• _Exercise prompt_: Restate, word for word, all of the material shown below.

• _Source material_:
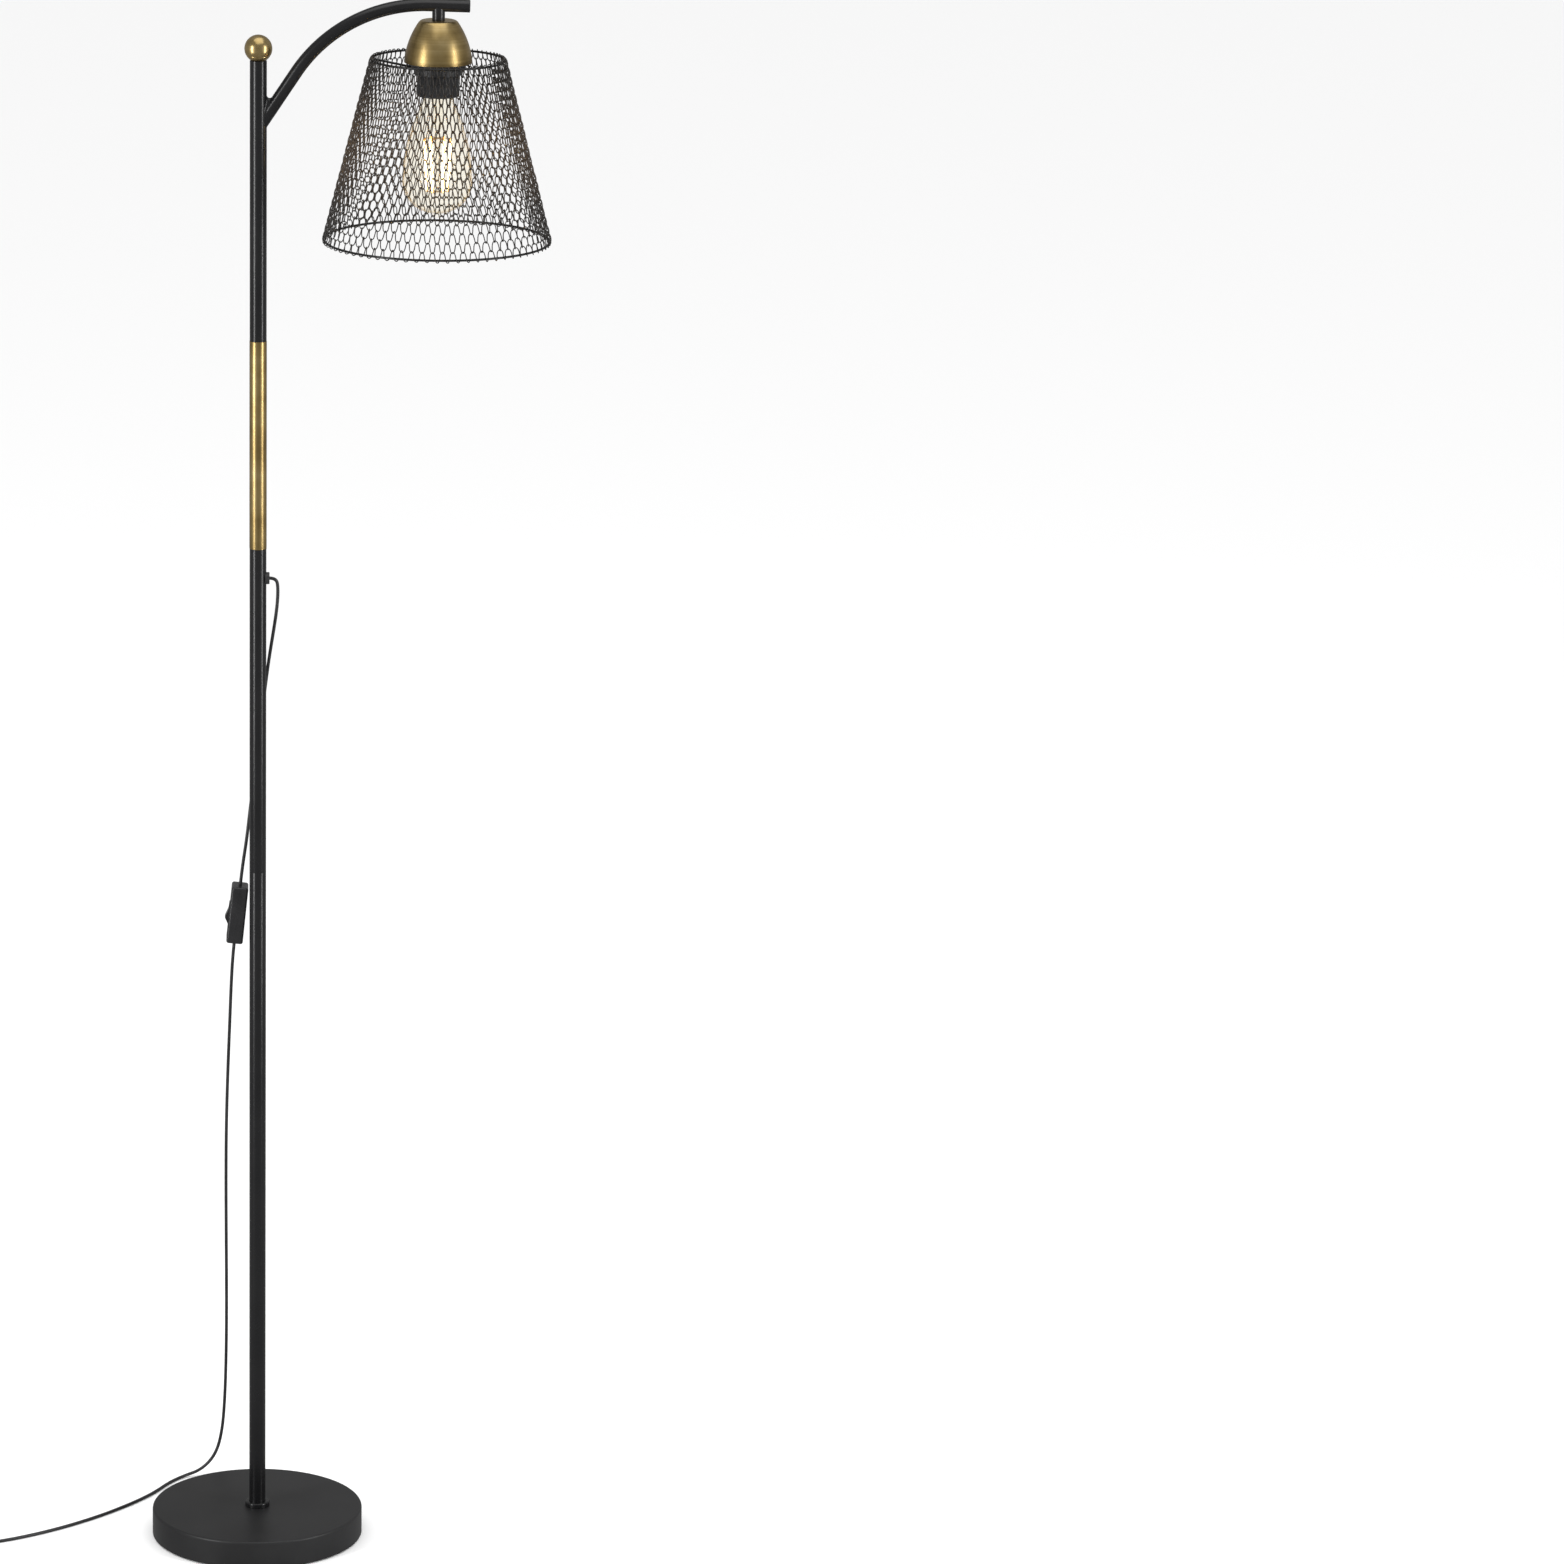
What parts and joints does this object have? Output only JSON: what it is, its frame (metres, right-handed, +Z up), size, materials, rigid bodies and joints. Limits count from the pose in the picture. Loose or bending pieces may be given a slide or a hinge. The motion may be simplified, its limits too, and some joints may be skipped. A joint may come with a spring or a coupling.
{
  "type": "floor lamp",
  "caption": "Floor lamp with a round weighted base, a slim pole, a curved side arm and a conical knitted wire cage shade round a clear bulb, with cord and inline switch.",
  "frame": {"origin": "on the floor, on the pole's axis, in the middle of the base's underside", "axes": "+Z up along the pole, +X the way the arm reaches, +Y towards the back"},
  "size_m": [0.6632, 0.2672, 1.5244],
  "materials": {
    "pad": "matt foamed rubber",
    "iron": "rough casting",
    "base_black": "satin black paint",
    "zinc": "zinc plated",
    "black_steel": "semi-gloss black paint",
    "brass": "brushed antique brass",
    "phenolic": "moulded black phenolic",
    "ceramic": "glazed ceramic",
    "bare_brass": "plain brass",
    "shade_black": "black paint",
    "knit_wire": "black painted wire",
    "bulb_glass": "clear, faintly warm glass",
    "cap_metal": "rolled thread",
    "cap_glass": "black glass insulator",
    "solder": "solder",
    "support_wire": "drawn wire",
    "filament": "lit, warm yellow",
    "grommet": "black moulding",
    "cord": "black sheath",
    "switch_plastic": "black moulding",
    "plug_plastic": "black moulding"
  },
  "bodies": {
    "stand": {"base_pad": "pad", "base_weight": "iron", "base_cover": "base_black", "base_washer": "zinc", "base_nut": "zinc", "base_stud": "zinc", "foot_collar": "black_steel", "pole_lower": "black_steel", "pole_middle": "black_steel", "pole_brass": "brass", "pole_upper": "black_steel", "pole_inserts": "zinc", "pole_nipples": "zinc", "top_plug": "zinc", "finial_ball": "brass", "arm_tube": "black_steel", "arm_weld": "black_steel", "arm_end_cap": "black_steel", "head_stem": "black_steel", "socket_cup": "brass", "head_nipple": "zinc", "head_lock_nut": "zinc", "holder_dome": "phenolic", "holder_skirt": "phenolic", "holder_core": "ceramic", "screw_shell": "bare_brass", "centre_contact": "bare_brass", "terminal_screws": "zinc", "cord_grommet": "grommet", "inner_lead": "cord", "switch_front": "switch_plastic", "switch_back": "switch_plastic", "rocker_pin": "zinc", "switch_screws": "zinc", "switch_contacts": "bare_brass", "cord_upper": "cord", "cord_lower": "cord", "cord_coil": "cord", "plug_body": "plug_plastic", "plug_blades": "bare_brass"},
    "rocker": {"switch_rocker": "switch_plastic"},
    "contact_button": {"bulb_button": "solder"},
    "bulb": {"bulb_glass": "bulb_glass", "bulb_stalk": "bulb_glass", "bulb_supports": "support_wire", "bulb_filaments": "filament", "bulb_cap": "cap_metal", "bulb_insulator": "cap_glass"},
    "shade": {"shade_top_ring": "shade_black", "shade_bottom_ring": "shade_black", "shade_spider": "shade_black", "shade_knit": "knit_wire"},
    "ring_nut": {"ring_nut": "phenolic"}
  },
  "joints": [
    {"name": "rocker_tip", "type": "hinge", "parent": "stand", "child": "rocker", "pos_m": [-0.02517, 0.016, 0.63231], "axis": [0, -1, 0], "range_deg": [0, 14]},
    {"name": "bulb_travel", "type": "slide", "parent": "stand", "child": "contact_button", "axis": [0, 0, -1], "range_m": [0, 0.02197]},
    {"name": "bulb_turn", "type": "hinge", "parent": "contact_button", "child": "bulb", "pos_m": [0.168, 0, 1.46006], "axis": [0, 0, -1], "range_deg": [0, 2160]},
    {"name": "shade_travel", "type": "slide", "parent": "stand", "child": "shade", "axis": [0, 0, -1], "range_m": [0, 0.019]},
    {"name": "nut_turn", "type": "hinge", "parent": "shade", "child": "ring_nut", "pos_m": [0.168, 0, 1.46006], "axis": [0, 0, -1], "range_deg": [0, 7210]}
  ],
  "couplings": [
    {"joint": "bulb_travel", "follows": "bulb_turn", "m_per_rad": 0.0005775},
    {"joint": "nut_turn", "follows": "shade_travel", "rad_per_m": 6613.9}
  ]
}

• _Task response_:
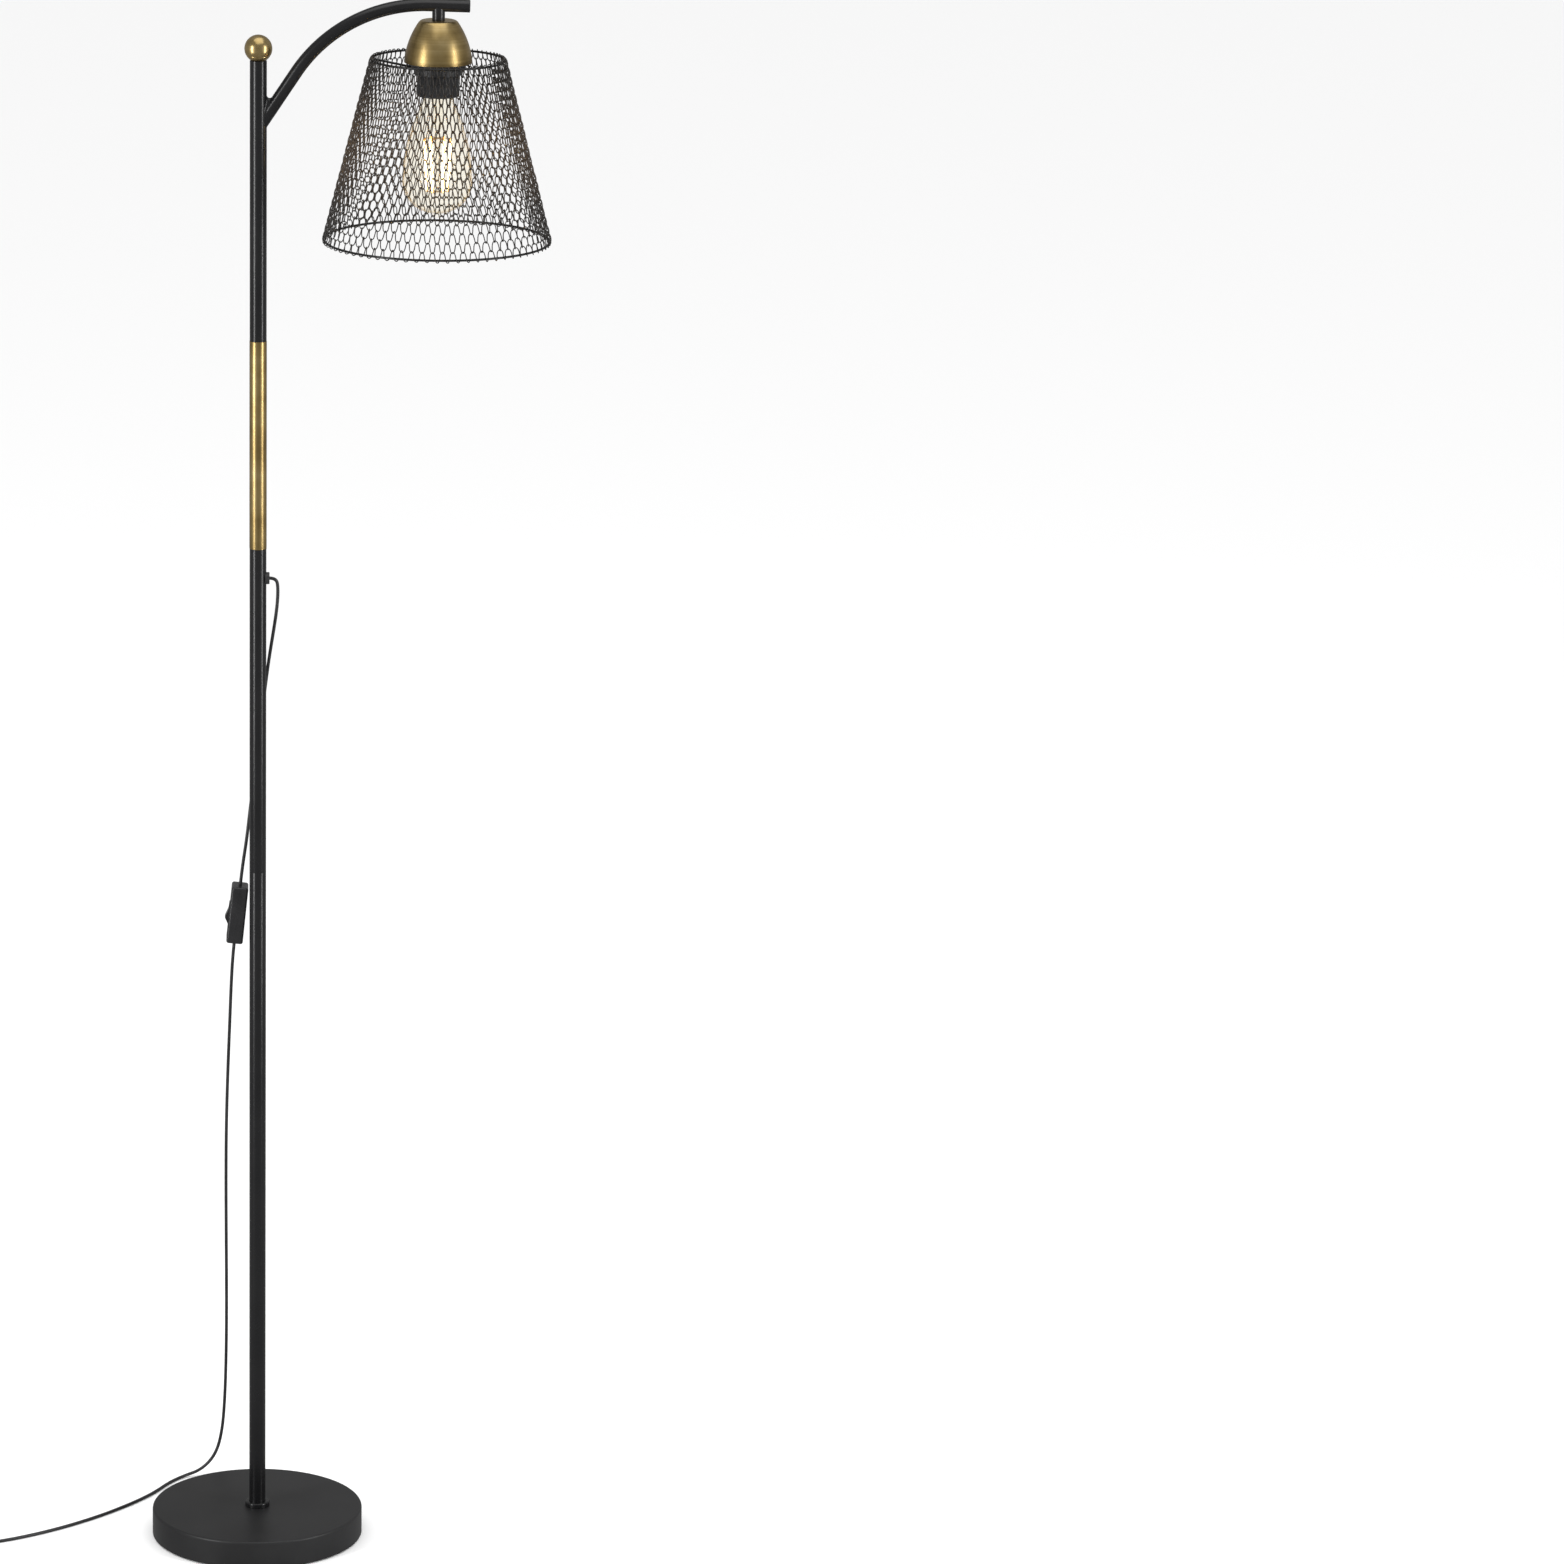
What parts and joints does this object have? Output only JSON: what it is, its frame (metres, right-handed, +Z up), size, materials, rigid bodies and joints. Limits count from the pose in the picture. Loose or bending pieces may be given a slide or a hinge. The motion may be simplified, its limits too, and some joints may be skipped. A joint may come with a spring or a coupling.
{
  "type": "floor lamp",
  "caption": "Floor lamp with a round weighted base, a slim pole, a curved side arm and a conical knitted wire cage shade round a clear bulb, with cord and inline switch.",
  "frame": {"origin": "on the floor, on the pole's axis, in the middle of the base's underside", "axes": "+Z up along the pole, +X the way the arm reaches, +Y towards the back"},
  "size_m": [0.6632, 0.2672, 1.5244],
  "materials": {
    "pad": "matt foamed rubber",
    "iron": "rough casting",
    "base_black": "satin black paint",
    "zinc": "zinc plated",
    "black_steel": "semi-gloss black paint",
    "brass": "brushed antique brass",
    "phenolic": "moulded black phenolic",
    "ceramic": "glazed ceramic",
    "bare_brass": "plain brass",
    "shade_black": "black paint",
    "knit_wire": "black painted wire",
    "bulb_glass": "clear, faintly warm glass",
    "cap_metal": "rolled thread",
    "cap_glass": "black glass insulator",
    "solder": "solder",
    "support_wire": "drawn wire",
    "filament": "lit, warm yellow",
    "grommet": "black moulding",
    "cord": "black sheath",
    "switch_plastic": "black moulding",
    "plug_plastic": "black moulding"
  },
  "bodies": {
    "stand": {"base_pad": "pad", "base_weight": "iron", "base_cover": "base_black", "base_washer": "zinc", "base_nut": "zinc", "base_stud": "zinc", "foot_collar": "black_steel", "pole_lower": "black_steel", "pole_middle": "black_steel", "pole_brass": "brass", "pole_upper": "black_steel", "pole_inserts": "zinc", "pole_nipples": "zinc", "top_plug": "zinc", "finial_ball": "brass", "arm_tube": "black_steel", "arm_weld": "black_steel", "arm_end_cap": "black_steel", "head_stem": "black_steel", "socket_cup": "brass", "head_nipple": "zinc", "head_lock_nut": "zinc", "holder_dome": "phenolic", "holder_skirt": "phenolic", "holder_core": "ceramic", "screw_shell": "bare_brass", "centre_contact": "bare_brass", "terminal_screws": "zinc", "cord_grommet": "grommet", "inner_lead": "cord", "switch_front": "switch_plastic", "switch_back": "switch_plastic", "rocker_pin": "zinc", "switch_screws": "zinc", "switch_contacts": "bare_brass", "cord_upper": "cord", "cord_lower": "cord", "cord_coil": "cord", "plug_body": "plug_plastic", "plug_blades": "bare_brass"},
    "rocker": {"switch_rocker": "switch_plastic"},
    "contact_button": {"bulb_button": "solder"},
    "bulb": {"bulb_glass": "bulb_glass", "bulb_stalk": "bulb_glass", "bulb_supports": "support_wire", "bulb_filaments": "filament", "bulb_cap": "cap_metal", "bulb_insulator": "cap_glass"},
    "shade": {"shade_top_ring": "shade_black", "shade_bottom_ring": "shade_black", "shade_spider": "shade_black", "shade_knit": "knit_wire"},
    "ring_nut": {"ring_nut": "phenolic"}
  },
  "joints": [
    {"name": "rocker_tip", "type": "hinge", "parent": "stand", "child": "rocker", "pos_m": [-0.02517, 0.016, 0.63231], "axis": [0, -1, 0], "range_deg": [0, 14]},
    {"name": "bulb_travel", "type": "slide", "parent": "stand", "child": "contact_button", "axis": [0, 0, -1], "range_m": [0, 0.02197]},
    {"name": "bulb_turn", "type": "hinge", "parent": "contact_button", "child": "bulb", "pos_m": [0.168, 0, 1.46006], "axis": [0, 0, -1], "range_deg": [0, 2160]},
    {"name": "shade_travel", "type": "slide", "parent": "stand", "child": "shade", "axis": [0, 0, -1], "range_m": [0, 0.019]},
    {"name": "nut_turn", "type": "hinge", "parent": "shade", "child": "ring_nut", "pos_m": [0.168, 0, 1.46006], "axis": [0, 0, -1], "range_deg": [0, 7210]}
  ],
  "couplings": [
    {"joint": "bulb_travel", "follows": "bulb_turn", "m_per_rad": 0.0005775},
    {"joint": "nut_turn", "follows": "shade_travel", "rad_per_m": 6613.9}
  ]
}